(Collected data)
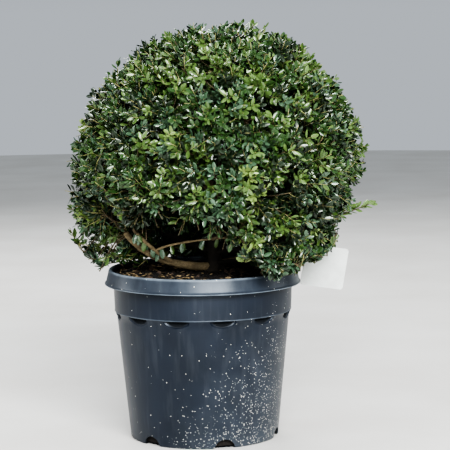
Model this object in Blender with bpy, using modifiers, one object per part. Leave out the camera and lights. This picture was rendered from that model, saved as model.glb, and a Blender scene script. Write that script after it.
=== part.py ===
"""A clipped Japanese holly ball growing in a round plastic nursery pot.

The origin is the centre of the pot's flat underside, +Z is up and -Y is the front.
Each sub-part is one closed solid. Pieces that touch keep a gap of 0.3 mm.
"""
import math
import random

import bmesh
import bpy
from mathutils import Matrix, Quaternion, Vector
from mathutils.bvhtree import BVHTree
from mathutils.geometry import intersect_point_line

GAP = 0.0003                     # between pieces that touch
UP = Vector((0, 0, 1))
GOLDEN_ANGLE = math.radians(137.508)

# Pot: a nursery pot of about 20 litres
POT_HEIGHT = 0.298
LIP_TOP_RADIUS = 0.1654
LIP_RADIUS = 0.1725              # widest, at the lip's lower edge
LIP_DEPTH = 0.0268
LIP_ROUNDING = 0.0022
COLLAR_TOP_RADIUS = 0.1571
COLLAR_RADIUS = 0.155
COLLAR_END = 0.2255
BODY_TOP = 0.2165
BODY_RADIUS = 0.1515
BASE_RADIUS = 0.1306
BASE_ROUNDING = 0.003
POT_WALL = 0.0024
SHOULDER_HEIGHT = 0.010          # the wall's inside widens over this height behind the collar
POT_STEPS = 48
CUTTER_SIDES = 16
CUTTER_REACH = 0.020             # how far a cutter stands out of the wall
SCALLOP_COUNT = 12               # shallow arches in the wall, under the collar
SCALLOP_WIDTH = 0.048
SCALLOP_HEIGHT = 0.0125
SCALLOP_DEPTH = 0.0034
SCALLOP_SILL = 0.2242
SCALLOP_TURN = math.radians(-76.6)
NOTCH_COUNT = 6                  # arched drain openings at the foot
NOTCH_WIDTH = 0.036
NOTCH_HEIGHT = 0.016
NOTCH_DEPTH = 0.012
NOTCH_TURN = math.radians(-74)

# Compost in the pot
COMPOST_DROP = 0.008             # below the lip's top
COMPOST_TOP = POT_HEIGHT - COMPOST_DROP
COMPOST_EDGE_DIP = 0.004

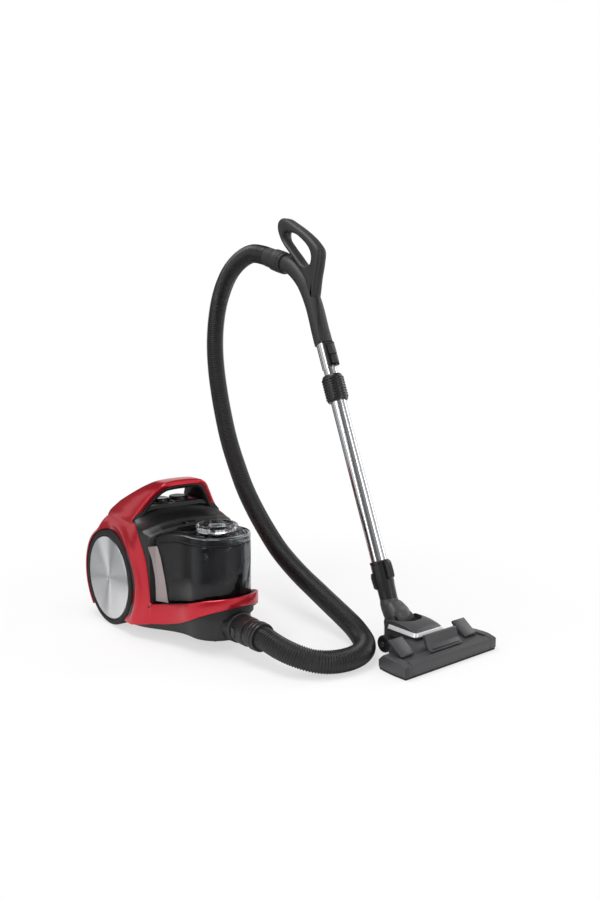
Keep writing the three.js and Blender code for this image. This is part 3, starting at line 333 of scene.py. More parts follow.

WHAT IS NEEDED: Repeat the preceding lines exactly, please, every one of them.

RESPONSE TO THIS TASK:
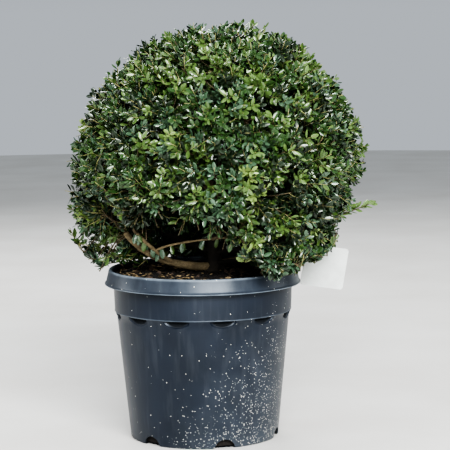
Model this object in Blender with bpy, using modifiers, one object per part. Leave out the camera and lights. This picture was rendered from that model, saved as model.glb, and a Blender scene script. Write that script after it.
=== part.py ===
"""A clipped Japanese holly ball growing in a round plastic nursery pot.

The origin is the centre of the pot's flat underside, +Z is up and -Y is the front.
Each sub-part is one closed solid. Pieces that touch keep a gap of 0.3 mm.
"""
import math
import random

import bmesh
import bpy
from mathutils import Matrix, Quaternion, Vector
from mathutils.bvhtree import BVHTree
from mathutils.geometry import intersect_point_line

GAP = 0.0003                     # between pieces that touch
UP = Vector((0, 0, 1))
GOLDEN_ANGLE = math.radians(137.508)

# Pot: a nursery pot of about 20 litres
POT_HEIGHT = 0.298
LIP_TOP_RADIUS = 0.1654
LIP_RADIUS = 0.1725              # widest, at the lip's lower edge
LIP_DEPTH = 0.0268
LIP_ROUNDING = 0.0022
COLLAR_TOP_RADIUS = 0.1571
COLLAR_RADIUS = 0.155
COLLAR_END = 0.2255
BODY_TOP = 0.2165
BODY_RADIUS = 0.1515
BASE_RADIUS = 0.1306
BASE_ROUNDING = 0.003
POT_WALL = 0.0024
SHOULDER_HEIGHT = 0.010          # the wall's inside widens over this height behind the collar
POT_STEPS = 48
CUTTER_SIDES = 16
CUTTER_REACH = 0.020             # how far a cutter stands out of the wall
SCALLOP_COUNT = 12               # shallow arches in the wall, under the collar
SCALLOP_WIDTH = 0.048
SCALLOP_HEIGHT = 0.0125
SCALLOP_DEPTH = 0.0034
SCALLOP_SILL = 0.2242
SCALLOP_TURN = math.radians(-76.6)
NOTCH_COUNT = 6                  # arched drain openings at the foot
NOTCH_WIDTH = 0.036
NOTCH_HEIGHT = 0.016
NOTCH_DEPTH = 0.012
NOTCH_TURN = math.radians(-74)

# Compost in the pot
COMPOST_DROP = 0.008             # below the lip's top
COMPOST_TOP = POT_HEIGHT - COMPOST_DROP
COMPOST_EDGE_DIP = 0.004

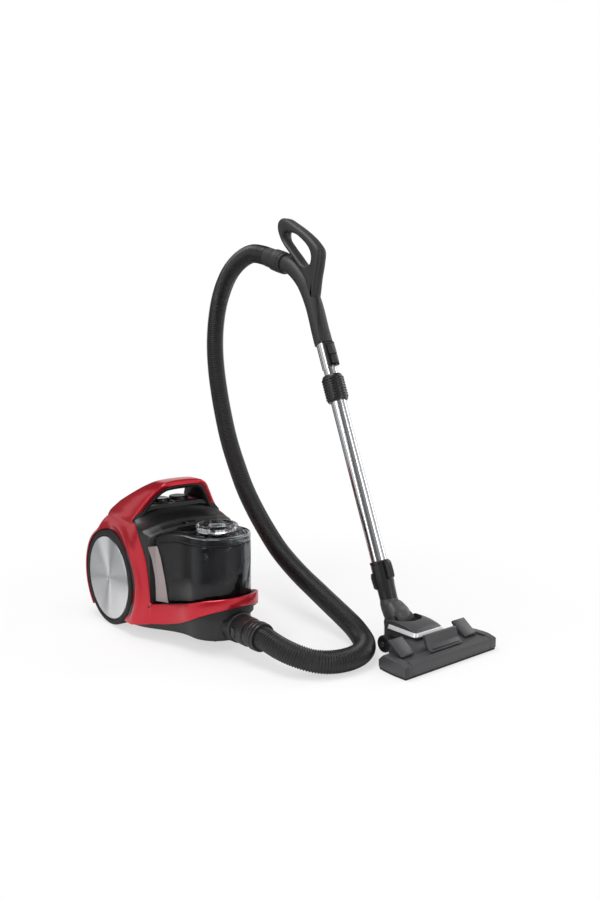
Keep writing the three.js and Blender code for this image. This is part 3, starting at line 333 of scene.py. More parts follow.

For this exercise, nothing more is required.